Mit der aktuellen Ausstattung schafft es das Cruiser Bike spätestens nach 250 Millisekunden zu bremsen, was bei einer Geschwindigkeit von 30 Kilometer pro Stunde einem Reaktionsweg von zwei Metern entspricht. Dabei wollen es die Forscher jedoch nicht belassen. „Es ist jetzt nicht mehr schwer, ein Antiblockiersystem und Antischlupfregelung zu integrieren. Das ist schnell gemacht.“ Nach ersten Gesprächen mit namhaften Herstellern sucht Hermanns bereits ein Ingenieursbüro, das die drahtlose Fahrradbremse umsetzt. Die Arbeiten zu der drahtlosen Fahrradbremse wurden von der Deutschen Forschungsgemeinschaft im Rahmen des Sonderforschungsbereiches „Automatic Verification and Analysis of Complex Systems (AVACS) unterstützt. Die Ergebnisse haben die Saar-Informatiker im Fachaufsatz „A Verified Wireless Safety Critical Hard Real-Time Design“ dokumentiert, der von der weltweiten Ingenieursorganisation IEEE publiziert wurde.

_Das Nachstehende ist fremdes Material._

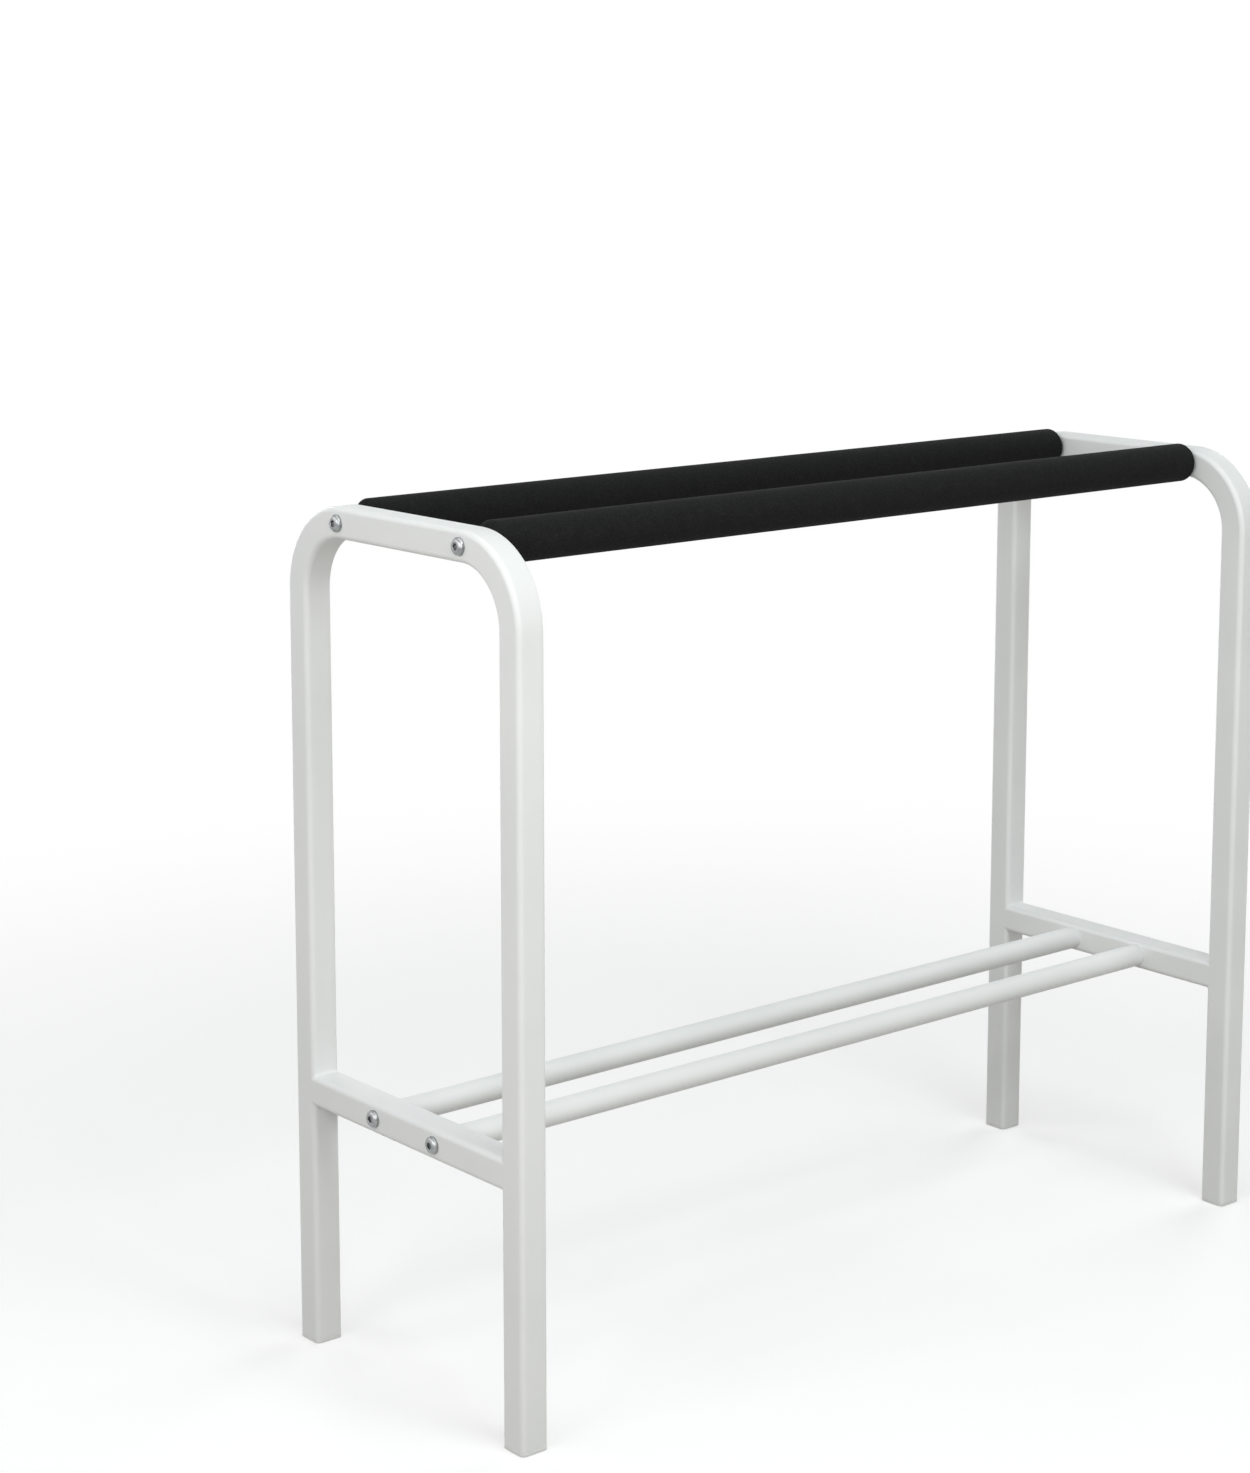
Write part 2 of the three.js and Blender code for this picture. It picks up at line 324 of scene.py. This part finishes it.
def bolt_shape(end, y, z, turn):
    """A button-head bolt with a hexagonal socket. Heights run outwards from the frame's face."""
    facets = 48
    dome_steps = 12
    socket_flat = 4 * MM
    socket_depth = 2.1 * MM
    socket_chamfer = 0.15 * MM
    socket_floor_radius = 1.2 * MM
    crown_margin = 0.5 * MM
    rim_height = 0.7 * MM
    edge = 0.12 * MM
    shank_radius = 3 * MM
    tip_chamfer = 0.8 * MM
    crown_radius = socket_flat / math.sqrt(3) + crown_margin
    head = BOLT_HEAD_HEIGHT

    def hexagon(margin):
        sixth_turn = math.pi / 3
        return lambda angle: socket_flat / 2 / math.cos(angle % sixth_turn - sixth_turn / 2) + margin

    def circle(radius):
        return lambda angle: radius

    profile = [
        (head - socket_depth, circle(socket_floor_radius)),
        (head - socket_depth + edge, hexagon(0.0)),
        (head - socket_chamfer, hexagon(0.0)),
        (head, hexagon(socket_chamfer)),
        (head, circle(crown_radius)),
    ]
    for step in range(1, dome_steps + 1):
        angle = step / dome_steps * QUARTER_TURN
        radius = crown_radius + (BOLT_HEAD_RADIUS - crown_radius) * math.sin(angle)
        height = rim_height + (head - rim_height) * math.cos(angle)
        profile.append((height, circle(radius)))
    profile += [
        (edge, circle(BOLT_HEAD_RADIUS)),
        (0.0, circle(BOLT_HEAD_RADIUS - edge)),
        (0.0, circle(shank_radius)),
        (tip_chamfer - BOLT_TIP_DEPTH, circle(shank_radius)),
        (-BOLT_TIP_DEPTH, circle(shank_radius - tip_chamfer)),
    ]
    rings = []
    for height, radius_at in profile:
        x = end * (FRAME_FACE_X + height)
        ring = []
        for k in range(facets):
            angle = FULL_TURN * k / facets
            radius = radius_at(angle)
            around = turn + angle
            ring.append((x, y + radius * math.cos(around), z + radius * math.sin(around)))
        rings.append(ring)
    return skin(rings[::-1] if end == RIGHT else rings)


def foot_shape(x, y):
    """A moulded plug: a flange with soft edges under the leg, and a hollow body with fins inside it."""
    floor_edge = 0.7 * MM
    top_edge = 0.5 * MM
    edge_steps = 5
    fin_gap = 0.3 * MM
    fin_depth = 0.7 * MM
    fin_thickness = 1 * MM
    fin_count = 3
    plug_wall = 1.6 * MM
    fin_inset = TUBE_WALL + fin_gap
    body_inset = fin_inset + fin_depth
    fin_pitch = (PLUG_TOP - FLANGE_THICKNESS) / fin_count

    # Each ring's inset from the tube's outline, and its height
    profile = []
    angles = [step / edge_steps * QUARTER_TURN for step in range(edge_steps + 1)]
    for angle in angles:
        profile.append((floor_edge * (1 - math.sin(angle)), floor_edge * (1 - math.cos(angle))))
    for angle in angles:
        below_top = top_edge * (1 - math.sin(angle))
        profile.append((top_edge * (1 - math.cos(angle)), FLANGE_THICKNESS - below_top))
    profile.append((body_inset, FLANGE_THICKNESS))
    for fin in range(fin_count):
        top = FLANGE_THICKNESS + fin_pitch * (fin + 1) - fin_thickness
        bottom = top - fin_thickness
        profile += [(body_inset, bottom), (fin_inset, bottom), (fin_inset, top), (body_inset, top)]
    profile += [
        (body_inset, PLUG_TOP),
        (body_inset + plug_wall, PLUG_TOP),
        (body_inset + plug_wall, FLANGE_THICKNESS),
    ]
    return skin([[(x + u, y + v, z) for u, v, _, _ in tube_outline(inset)] for inset, z in profile])


# Materials

# Most values of a noise texture lie between these
NOISE_LOW = 0.3
NOISE_HIGH = 0.7

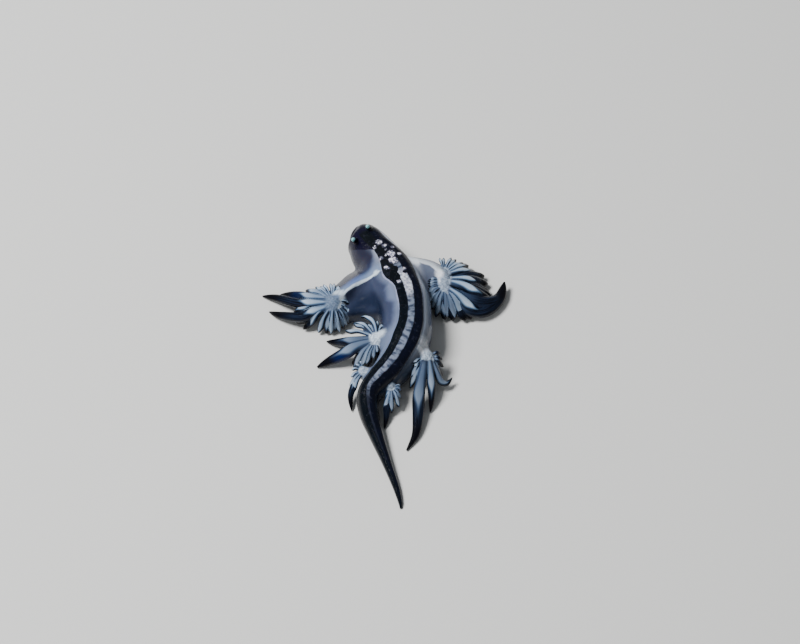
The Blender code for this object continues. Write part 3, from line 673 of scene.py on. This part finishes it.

Die drahtlose Fahrradbremse stellt für die Forscher jedoch weitaus mehr als nur eine akademische Spielerei dar. „Drahtlose Netze funktionieren nie hundertprozentig, das ist technologisch bedingt“, erklärt Hermanns, der zusammen mit seiner Gruppe die drahtlose Fahrradbremse entwickelte. Dennoch gehe man zunehmend dazu über, Systeme drahtlos zu realisieren, die,wie eine einfache Fahrradbremse, immer funktionieren müssen. „Konkrete Pläne existieren zum Beispiel für den künftigen Europäischen Zugverkehr“, berichtet Hermanns und führt weiter aus, dass Experimente mit Zügen und Flugzeugen viel zu aufwändig seien und bei Fehlfunktion sogar Menschen gefährden könnten. Daher untersuchte seine Forschergruppe den Brems-Prototypen mit Rechenverfahren, die sonst bei Steuersystemen von Flugzeugen oder chemischen Fabriken zum Einsatz kommen. „Die drahtlose Fahrradbremse bietet uns die notwendige Spielwiese, um diese Methoden für den Einsatz in weitaus komplexeren Systemen zu optimieren“, so Hermanns.